Après que vous m'ayez parlé de récit initiatique, j'ai trouvé cela intéressant mais je me demande si c'est un problème de ne pas en avoir parlé ou si je peux laisser mes axes comme ceci ? Merci de votre aide.
J'ai un autre service, serait-il possible de vous transmettre l'ensemble du corpus pour avoir un avis ?

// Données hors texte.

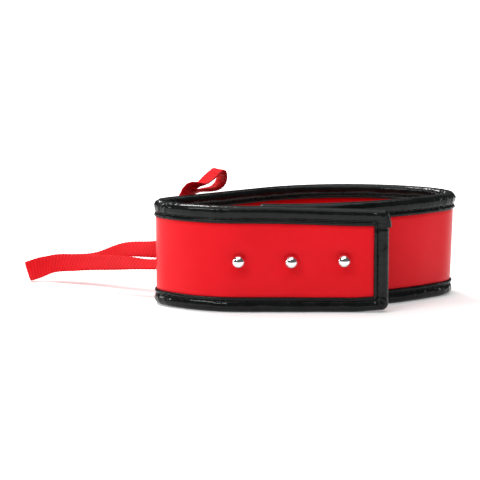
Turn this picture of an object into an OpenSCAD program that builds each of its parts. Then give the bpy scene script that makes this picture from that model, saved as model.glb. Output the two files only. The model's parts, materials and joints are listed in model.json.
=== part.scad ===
// Ankle cuff weight: a slim padded strap closed into a ring, standing on its lower edge.
// Its outer end is a flap with three ball studs. Its inner end is tucked under the flap.
// Two webbing pull loops are sewn to the outside of its back.
// Millimetres, +Z up. The origin is on the floor, in the middle of the ring.

/* [Band] */
// Height of the cuff
band_h = 50; // [40:1:60]
// Thickness of the foam core
core_t = 2.4; // [2.4:0.1:3.2]
// Thickness of the outer skin
skin_t = 0.9; // [0.6:0.1:1.2]
// Thickness of the lining
lining_t = 0.8; // [0.6:0.1:1]
// Thickness of the binding tape
tape_t = 0.6; // [0.4:0.1:0.8]
// Width of binding that shows on each face
binding_w = 7.2; // [6:0.2:9]
// Width of binding around the strap's two ends
end_binding_w = 6.5; // [6:0.5:10]
// Radius of the flap's lower corner
corner_r = 3; // [2:0.5:5]

/* [Plan] */
// Straight run at the flap's end
flap_run = 67; // [60:1:75]
// Radius where the flap starts to bend back
front_r = 50; // [45:1:55]
// Turn of that bend in degrees
front_turn = 48; // [44:1:52]
// Radius of the tight fold at the left
left_r = 8.4; // [8:0.1:10]
// Turn of the left fold in degrees
left_turn = 96; // [92:1:100]
// Radius of the back
back_r = 70; // [66:1:74]
// Turn of the back in degrees
back_turn = 76; // [74:1:78]
// Radius of the fold at the right
right_r = 12.5; // [11:0.5:14]
// Turn of the right fold in degrees
right_turn = 94; // [92:1:96]
// Radius of the side that runs under the flap
under_r = 112; // [108:1:116]
// Straight run at the tucked-in end
under_run = 8; // [6:1:10]
// Distance between the middles of the flap and the tucked-in end, where they are parallel
lap = 6; // [6:0.1:8]

/* [Studs] */
// Diameter of a stud's ball
stud_d = 6.4; // [5:0.2:8]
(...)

Je commence avec l'intro :
Ce corpus est composé de quatre textes. Nous y trouvons une fable "Le Voyage" de Jean-Pierre Claris de Florian datant de 1792; un poème de 1873 "Les Voiles" de Lamartine. Il y a également un extrait du recueil posthume L'horizon chimérique de Jean de la Ville de Mirmont, datant de 1920 et enfin un extrait de L'instinct du ciel, écrit par Jean-Michel Maulpoix en 2000. Chacun de ces textes correspond à un siècle différent mais traite néanmoins d'un thème commun : le voyage. Nous allons montrer comment la conception du voyage peut-être envisagée différemment. Dans un premier temps, nous étudierons un lieu propice au voyage : la mer. Ensuite, nous nous interrogerons sur la fuite vers l'inconnu. Enfin, nous verrons le voyage lié à l'évolution de la vie avec naître, vivre et mourir.